Kamis, 28 Mei 2009

Kindling

Chip McGrath has pinpointed a big drawback with the Kindle:—
As you read along, there are very few cues to how near you are to the beginning, how far from the end. You’re always in the middle.
This is a pretty big drawback. You never know how far into a book you are? That's awful. 

To pee or not to pee

Here's a great idea: a website advising the public on the best time to go for a pee during a movie. Its called Runpee. As someone with a weak bladder and an unerring instinct for a dramatic lull, I was intrigued. For Star Trek they locate no fewer than six pee moments, which me as a little harsh.
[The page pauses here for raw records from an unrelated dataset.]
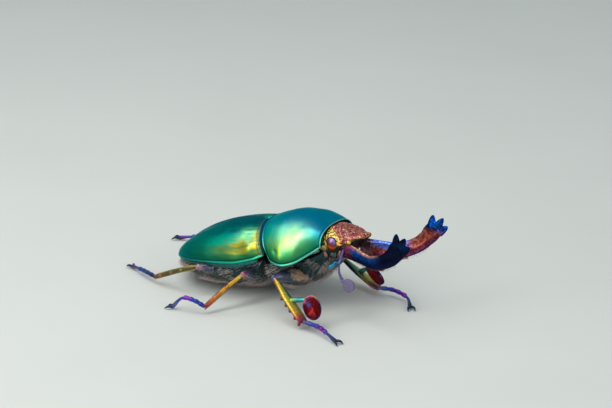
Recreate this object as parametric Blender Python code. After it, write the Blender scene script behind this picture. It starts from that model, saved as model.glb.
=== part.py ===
"""Green stag beetle (male Lamprima adolphinae), life size, standing in a walking pose.

Lengths below are in millimetres and angles in degrees; MM turns them into Blender's metres.
Body frame: +X forward, +Y the beetle's left, +Z up, origin at the middle of the pronotum's hind edge.
World frame: the same directions, floor at Z = 0, origin under the middle of the bounding box.
"""
import math

import bmesh
import bpy
from mathutils import Matrix, Vector

MM = 0.001
GAP = 0.3

# How the body stands over the floor
BODY_SIDE = -0.5
BODY_HEIGHT = 5.65
BODY_PITCH = 6.0
BODY_ROLL = -2.0

# Middle of the bounding box, which the last step moves over the origin
CENTRE_X = 1.04
CENTRE_Y = 1.76

# Pronotum
PRONOTUM_LENGTH = 9.9
PRONOTUM_HALF_WIDTH = 7.2
HIND_ANGLE_SWEEP = 2.4
HIND_EDGE_POWER = 1.35

# Elytra
ELYTRON_LENGTH = 14.6
ELYTRON_HALF_WIDTH = 6.9
SCUTELLUM_AT = (-0.8, 0.0, 4.15)
SCUTELLUM_HALF_SIZES = (1.0, 0.85, 0.55)

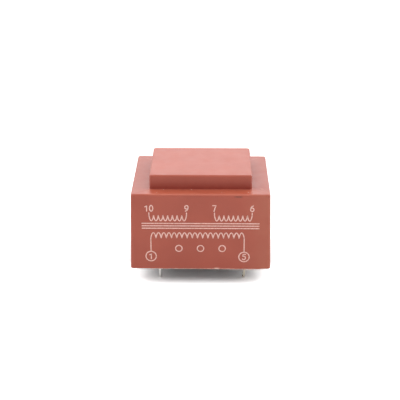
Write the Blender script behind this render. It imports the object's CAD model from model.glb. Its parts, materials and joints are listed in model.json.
import json
import math

import bmesh
import bpy
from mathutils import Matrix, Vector, noise

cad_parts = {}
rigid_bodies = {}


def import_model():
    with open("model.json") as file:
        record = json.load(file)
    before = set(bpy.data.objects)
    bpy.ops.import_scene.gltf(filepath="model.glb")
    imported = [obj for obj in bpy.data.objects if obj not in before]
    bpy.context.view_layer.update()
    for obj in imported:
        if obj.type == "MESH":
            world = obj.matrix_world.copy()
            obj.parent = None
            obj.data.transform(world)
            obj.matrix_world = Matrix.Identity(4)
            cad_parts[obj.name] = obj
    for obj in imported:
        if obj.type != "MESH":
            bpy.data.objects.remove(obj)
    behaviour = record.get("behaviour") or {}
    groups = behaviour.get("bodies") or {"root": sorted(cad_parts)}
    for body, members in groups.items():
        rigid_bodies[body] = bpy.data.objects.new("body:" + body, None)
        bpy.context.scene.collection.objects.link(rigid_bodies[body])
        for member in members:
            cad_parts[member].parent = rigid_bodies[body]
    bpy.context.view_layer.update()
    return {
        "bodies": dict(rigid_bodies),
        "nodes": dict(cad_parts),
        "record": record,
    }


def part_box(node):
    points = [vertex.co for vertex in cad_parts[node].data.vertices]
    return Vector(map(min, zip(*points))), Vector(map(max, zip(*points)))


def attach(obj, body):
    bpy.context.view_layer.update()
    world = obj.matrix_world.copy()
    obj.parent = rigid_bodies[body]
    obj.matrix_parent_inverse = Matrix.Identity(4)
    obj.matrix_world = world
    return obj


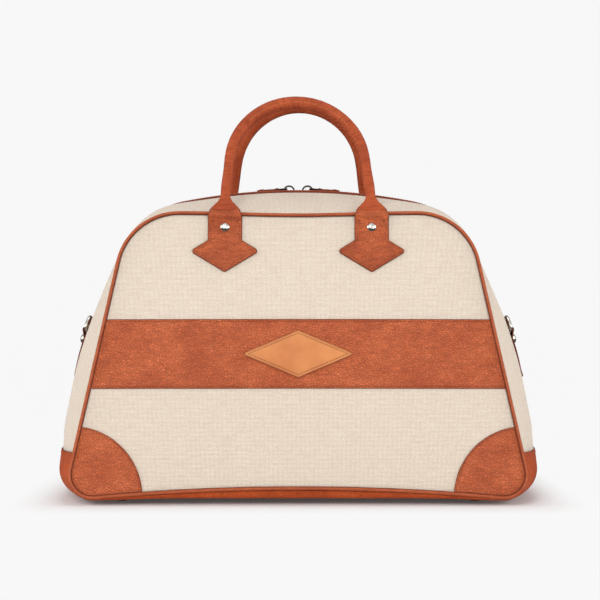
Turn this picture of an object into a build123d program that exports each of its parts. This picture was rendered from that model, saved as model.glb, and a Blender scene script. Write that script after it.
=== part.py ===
from build123d import *
import os
from math import acos, cos, degrees, radians, sin

# A canvas and leather doctor bag. Millimetres, +Z up, front towards -Y.
# The origin is on the floor, under the middle of the base.

# Body
bag_width = 508.0  # across the gussets, at the widest
ridge_height = 321.8  # canvas at the zip, above the floor
base_depth = 230.0  # between the two panels, at the floor
panel_lean = 10.0  # degrees that each panel leans inwards
base_clearance = 5.0  # under the canvas line of the base
canvas = 2.2  # canvas with its interlining

# Outline of a panel, in its own leaning plane
panel_height = 300.0
panel_base = 470.0
panel_top = 350.0
panel_hem = 4.3  # lowest points, at the two lower corners
panel_hollow = 9.0  # how much the hem rises in the middle
panel_shoulder = 64.0  # radius of the upper corners
panel_corner = 24.0  # radius of the lower corners

# Outline of the gusset along the zip, as tangent arcs
crown_radius = 620.0
crown_angle = 11.2  # degrees from the middle to the end of the crown arc
shoulder_angle = 60.0  # where the shoulder arc meets the side arc
side_angle = 85.0  # where the side arc meets the base corner
base_corner = 24.0

# Leather
trim = 1.4  # thickness of sewn-on leather
seam_gap = 0.1  # between pieces that are sewn edge to edge
piping_radius = 1.9
piping_inset = 0.8  # cord's line, inside the panel's outline
piping_stand = 1.2  # cord's line, proud of the canvas
base_wrap = 46.0  # height of the leather base up the sides
base_skin = 0.8  # how far the base leather stands proud of the canvas
band_bottom = 117.0
band_top = 188.0
patch_radius = 80.0
badge_width = 110.0
badge_height = 47.5
badge_level = 152.0
badge_corner = 2.0
badge_thickness = 1.6

# Lining and base board
hardware_room = 1.4  # space for washers between the canvas and the lining
lining_thickness = 0.8
board_thickness = 2.5
board_length = 440.0
board_depth = 168.0
board_corner = 18.0
board_level = 12.2
nut_height = 1.6

# Zip
zip_slot = 7.0  # half of the gap between the two canvas edges
zip_end = 173.0  # height at which the zip runs under the ring tabs
facing_width = 8.0
facing_thickness = 1.3
tape_thickness = 1.0
tape_edge = 1.6  # bead's distance from the middle of the zip
tape_width = 14.4
tooth_pitch = 4.0
tooth_length = 1.5  # along the chain
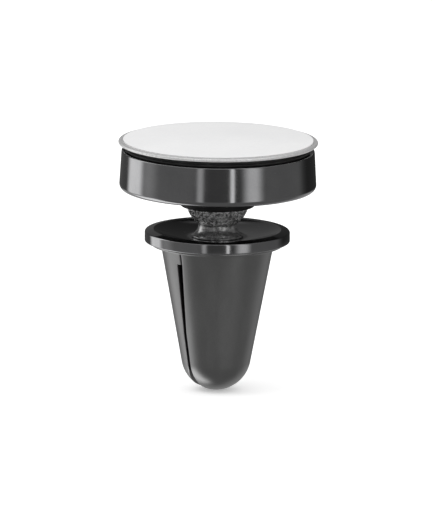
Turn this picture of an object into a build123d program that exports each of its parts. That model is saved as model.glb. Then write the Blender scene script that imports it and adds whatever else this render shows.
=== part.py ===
"""Magnetic car phone mount that clips to an air-vent vane.

Frame: origin at the lowest point of the rounded tip, +Z up along the axis, the vane slot running along X.
The front jaw is on -Y and the rear jaw on +Y. Millimetres.
"""

import os
from math import cos, radians, sin, sqrt, tan

from build123d import *

os.makedirs("parts", exist_ok=True)

# Fits
running = 0.05  # radial play of a shaft, a pin or the ball
play = 0.25  # room kept between pieces that move past each other

# Clip: a round tip under a cone, cut in two by the vane slot
tip_radius = 7.0
taper = 10.5  # degrees from the axis
clip_length = 29.6  # tip to the underside of the collar
jaw_top_gap = 0.35
jaw_wall = 1.5
slot_height = 26.9
slot_half_top = 0.65
slot_half_low = 0.37
slot_top_y = -0.27  # middle of the slot at its upper end
slot_low_y = 0.75  # middle of the slot below the bend, so that the front jaw holds the tip's centre
bend_height = 12.3
mouth_height = 4.6
front_flare = 0.2
rear_flare = 1.4
parting_gap = 0.25

# Grip pads
pad_half_width = 4.6
pad_back = 1.9  # from the middle of the slot's run to the back of a pad
pad_low = 5.5
pad_top_land = 1.3
rib_radius = 0.22
rib_pitch = 1.5
rib_recess = 0.12

# Collar, hub and jaw pivots
collar_overhang = 2.05
collar_thick = 0.7
collar_foot_fillet = 0.3
hub_wall = 1.1
hub_drop = 5.8
cavity_drop = 0.7  # room under the hub
pivot_drop = 1.9
pin_radius = 0.6
ear_radius = 1.1
ear_inner = 2.6
ear_outer = 3.6
knuckle_inner = 1.5
spring_wire = 0.2
spring_play = 0.2
spring_turns = 5
spring_pitch = 0.45
spring_leg = 1.9

# Flange cap
flange_overhang = 1.2
flange_height = 2.45
flange_foot_fillet = 0.2
bevel_width = 1.85
bevel_height = 0.45
bevel_fillet = 0.4
rim_fillet = 0.2
dish_depth = 1.45
dish_flat = 0.7  # flat floor outside the foot of the stud

# Screws that hold the core to the flange cap
core_screw_count = 4
core_screw_radius = 0.7
core_screw_head_radius = 1.3
core_screw_head = 0.7
core_screw_bite = 0.9

# Ball stud, its bush, washer and nut
ball_radius = 6.45
ball_rise = 6.3  # ball centre above the flange rim
neck_radius = 3.8
foot_radius = 5.2
foot_edge = 0.3
shank_radius = 1.5
shank_chamfer = 0.3
bush_wall = 0.95
bush_flange_width = 1.1
bush_flange = 0.6
bush_length = 4.4
washer_width = 1.7
washer_thick = 0.5
nut_height = 2.4
nut_wall = 1.25  # from the thread to a flat
nut_play = 0.3

# Socket
socket_wall = 0.95
socket_drop = 1.5  # boss below the ball centre
socket_chamfer = 0.2
socket_flange = 1.0
socket_flange_width = 2.0
cup_drop = 2.75  # lower edge of the pressure cup above the ball centre
cup_crown = 0.65
cup_play = 0.06
cup_hole_radius = 1.5
disc_spring_height = 1.0
disc_spring_thick = 0.4
disc_spring_hole = 3.2
socket_cap_thick = 0.8

# Head
head_radius = 19.8
head_draft = 0.45  # how much the wall leans in over the head's height
head_rise = 1.8  # head underside above the ball centre
head_floor = 1.75
cap_room = 0.45  # between the socket's cap and the face pad
head_wall = 1.2
head_foot_fillet = 1.15
head_lip_fillet = 0.4
thrust_thick = 0.45
yoke_thick = 0.8
ring_play = 0.1
hub_play = 0.5
magnet_count = 6
magnet_wall = 0.95

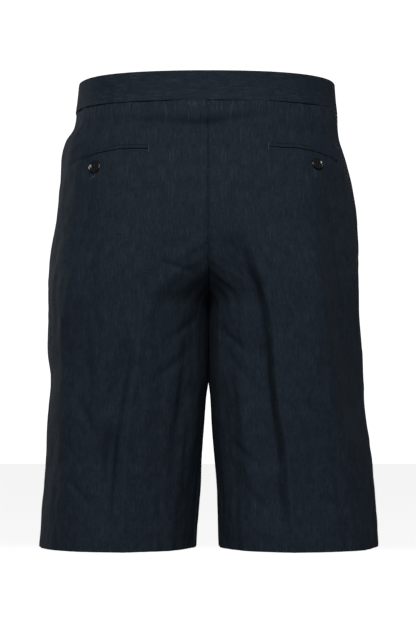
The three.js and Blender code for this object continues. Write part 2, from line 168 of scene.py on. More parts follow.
# The finer wrinkles of the linen. Those that cross the right side seam are on both faces.
WRINKLES = table(
    "face x1 z1 x2 z2 width height",
    (BACK, -144, -79, -160, -86, 2.8, -1.3),
    (BACK, -146, -61, -160, -70, 4, 1.2),
    (BACK, -142, -90, -139, -104, 2.6, -0.8),
    (BACK, -148, -92, -146, -108, 3, -0.7),
    (BACK, 151, -80, 162, -88, 3, -1.1),
    (BACK, 138, -36, 182, -39, 4, 1.5),
    (FRONT, 138, -36, 182, -39, 4, 1.5),
    (BACK, 138, -50, 182, -51, 4, 1.2),
    (FRONT, 138, -50, 182, -51, 4, 1.2),
    (BACK, 140, -65, 184, -62, 4, 1.4),
    (FRONT, 140, -65, 184, -62, 4, 1.4),
    (BACK, 87, -78, 101, -82, 4, -0.8),
    (BACK, -60, -196, -17, -208, 3.5, -1.8),
    (BACK, -100, -404, -102, -430, 3, -1.4),
    (BACK, -121, -312, -123, -388, 4, 1.0),
    (BACK, -123, -388, -119, -462, 4, 1.0),
    (BACK, -139, -322, -139, -350, 3.5, 0.7),
    (BACK, -148, -240, -152, -270, 8, -1.4),
    (BACK, -152, -262, -159, -310, 8, -1.4),
    (BACK, -160, -232, -168, -276, 5, 1.3),
    (BACK, -57, -353, -42, -342, 3, -0.7),
    (BACK, -162, -398, -145, -426, 3.5, -1.0),
    (BACK, -73, -430, -61, -423, 3, -0.6),
    (BACK, -153, -482, -146, -490, 3, -0.6),
    (BACK, -48, -478, -49, -489, 3, -0.6),
    (BACK, 76, -428, 85, -474, 2.6, 0.9),
    (BACK, 10, -268, 40, -302, 5, -2.4),
    (BACK, 16, -296, 54, -346, 5, -2.4),
    (BACK, -12, -258, -44, -286, 5, -2.0),
    (BACK, -20, -296, -60, -330, 5, -1.9),
    (BACK, -150, -350, -128, -392, 5, -2.0),
    (BACK, -160, -440, -132, -470, 4, -1.9),
    (BACK, -80, -466, -58, -492, 4, -1.7),
    (BACK, 112, -356, 140, -380, 5, -1.7),
    (BACK, 120, -452, 150, -476, 5, -1.9),
    (BACK, 30, -402, 62, -436, 5, -2.0),
    (BACK, 40, -446, 66, -480, 4, -1.6),
    (BACK, 29, -298, 35, -310, 3, -1.0),
    (BACK, 28, -323, 42, -342, 3, -0.8),
    (BACK, 41, -340, 42, -366, 3, -0.8),
    (BACK, 142, -428, 149, -433, 3, -0.5),
    (BACK, 96, -250, 110, -262, 5, -0.5),
    (BACK, -110, -220, -92, -232, 5, -0.5),
    (FRONT, -14, -214, -62, -190, 4, -1.3),
    (FRONT, -12, -224, -48, -214, 3.5, -1.0),
    (FRONT, -18, -196, -50, -172, 4, -0.8),
    (FRONT, 14, -216, 58, -193, 4, -1.3),
    (FRONT, 12, -227, 46, -219, 3.5, -1.0),
    (FRONT, 20, -198, 47, -176, 4, -0.8),
    (FRONT, -118, -300, -123, -382, 4, 0.9),
    (FRONT, 114, -330, 120, -412, 4, 0.9),
    (FRONT, -56, -330, -42, -344, 3, -0.6),
    (FRONT, 60, -368, 46, -380, 3, -0.6),
    (FRONT, 139, -310, 148, -362, 7, -1.0),
    (FRONT, -150, -250, -158, -300, 7, -1.0),
    (FRONT, -84, -40, -30, -44, 7, -0.9),
    (FRONT, 34, -44, 92, -40, 7, -0.9),
    (FRONT, -64, -452, -52, -460, 3, -0.5),
    (FRONT, 150, -446, 158, -462, 3, -0.6),
)

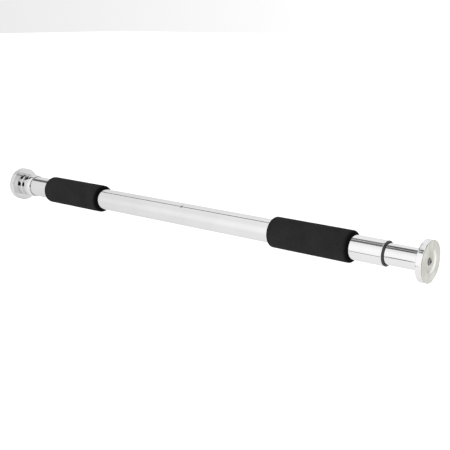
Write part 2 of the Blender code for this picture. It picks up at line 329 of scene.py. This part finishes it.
def moulded_material(name, light, dark, roughness):
    """Moulded plastic with a fine spark-eroded grain."""
    nodes = Nodes(name)
    nodes.plain(Metallic=0.0)
    grain = nodes.noise(1400.0)
    nodes.colour(nodes.blend(nodes.spread(nodes.noise(90.0), 0.3, 0.7), dark, light))
    nodes.rough(nodes.spread(grain, 0.3, 0.7, roughness - 0.07, roughness + 0.07))
    nodes.bump(grain, 0.2, 0.00005)
    return nodes.material


def zinc_material(name, light, dark, roughness):
    """Zinc plated or bare steel: spangled tone, turning marks around the bar's axis."""
    nodes = Nodes(name)
    nodes.plain(Metallic=1.0)
    spangle = nodes.noise(240.0, 4.0)
    nodes.colour(nodes.blend(nodes.spread(spangle, 0.35, 0.65), dark, light))
    nodes.rough(nodes.spread(spangle, 0.3, 0.7, roughness - 0.08, roughness + 0.10))
    turning = nodes.noise(900.0, 2.0, stretch=(3.0, 0.15, 0.15))
    nodes.bump(turning, 0.15, 0.00005)
    return nodes.material


def grey(level):
    return (level, level, level)


SLOT_MATERIALS = {
    "chrome_tube": chrome_material("chrome_tube", grain_stretch=(0.02, 1.0, 1.0)),
    "chrome_flange": chrome_material("chrome_flange", grain_stretch=(1.0, 1.0, 1.0)),
    "foam": foam_material(),
    "pad_rubber": rubber_material(),
    "black_plastic": moulded_material("black_plastic", (0.024, 0.024, 0.026),
                                      (0.016, 0.016, 0.017), 0.42),
    "nylon": moulded_material("nylon", (0.80, 0.79, 0.73), (0.72, 0.71, 0.65), 0.45),
    "zinc_steel": zinc_material("zinc_steel", (0.62, 0.63, 0.64), (0.50, 0.51, 0.52), 0.34),
    "screw_steel": zinc_material("screw_steel", grey(0.34), grey(0.24), 0.42),
    "pin_steel": zinc_material("pin_steel", (0.42, 0.42, 0.43), (0.33, 0.33, 0.34), 0.40),
}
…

For Angels & Demons, RunPee advises a single dash at around the 70 minute mark when Hanks is in the archives and the power goes out. Amazingly, this is the only moment they recommend. One of the reliefs of that movie for me was I knew I could happily go anytime and not miss a thing. That said, I chose well and came back from the toilet to find Ewan McGregor a delivering a long speech about the unseen glories of the Catholic Church.

For Terminator Salvation, they advise two: one at the 50 minute mark, when Marcus cuts down the female pilot and another at around 75 minutes when he has almost had his leg blown off by a land mine and she helps him escape. Hard to disagree with those — there's a lot of agonised grimacing between the two of them which one takes to be evidence of a blooming romance — although Runpee also claim to have found two pee moments not only in the original Terminator but in Aliens. This is impossible: those movies are like bullets. Maybe that bit where Sarah Conner says, "I had a dream about dogs" but only in a real emergency.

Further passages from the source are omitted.